井上千鶴の言葉

井上千鶴のことば

 

10月5日

 

昨日より来年の麻布の総合カタログの撮影が始まりました。

例年の仕事の運びなのですが、今年は留守番をしてくれる博道が居ません。

去年の今頃、アシスタントの人と私が自宅を出かけるとき

「お父さん、お弁当作ってあるから適当に召し上がってね。」

「トンネルの撮影は牧田(アシスタント)さんと一緒に行ける時にしてくださいね。」

という言葉を残して出発しました。
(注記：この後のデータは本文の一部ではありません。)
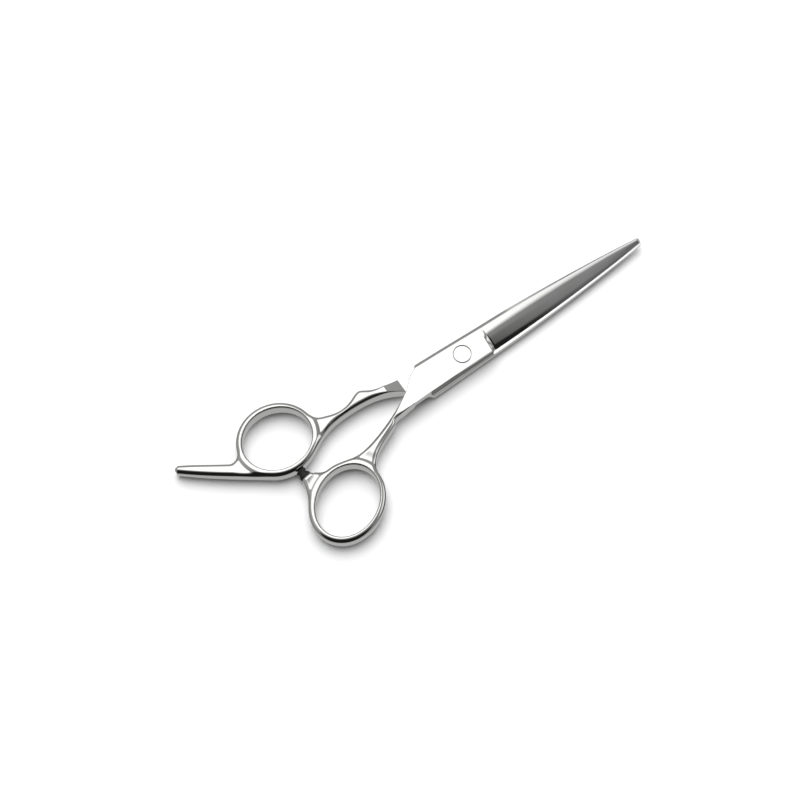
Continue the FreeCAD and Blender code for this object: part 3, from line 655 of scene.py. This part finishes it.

(「分かった」という返事も確認せずに)

 

そして会社で撮影中、2時頃に警察よりの電話でトンネルの事故のことを知らされました。

ちょうど1年前の10月5日のことでした。

お弁当も到来物のお隣の栗の実を入れた栗ごはんに秋茄子の煮浸しに卵焼き。

今日もほとんど同じお弁当を私は食べました。

それ以降、博道と話しをすることは全くできませんでした。

1年が経ちました。

いつもいつも居るのが普通であった40年余りの年月の重さを感じた1年でした。

 

その間に社会も変り、私たちの扱う商品の傾向も少しずつ変化してきました。

多分、今後はその速度が速くなってくることでしょう。

ひとりの人が生を終えてもその人の記憶はそこで静止したままですが周辺は時と共に変化します。

そうしたことでゆっくりと昔の記憶として思い出のアルバムに貼り付け、自分を立ち直すことになってゆくのでしょう。

 

今朝の散歩では金木犀の香りが其処此処のお庭から香り立ち

一枝頂戴しては一輪挿しの花器に挿していた博道のことを思い出しました。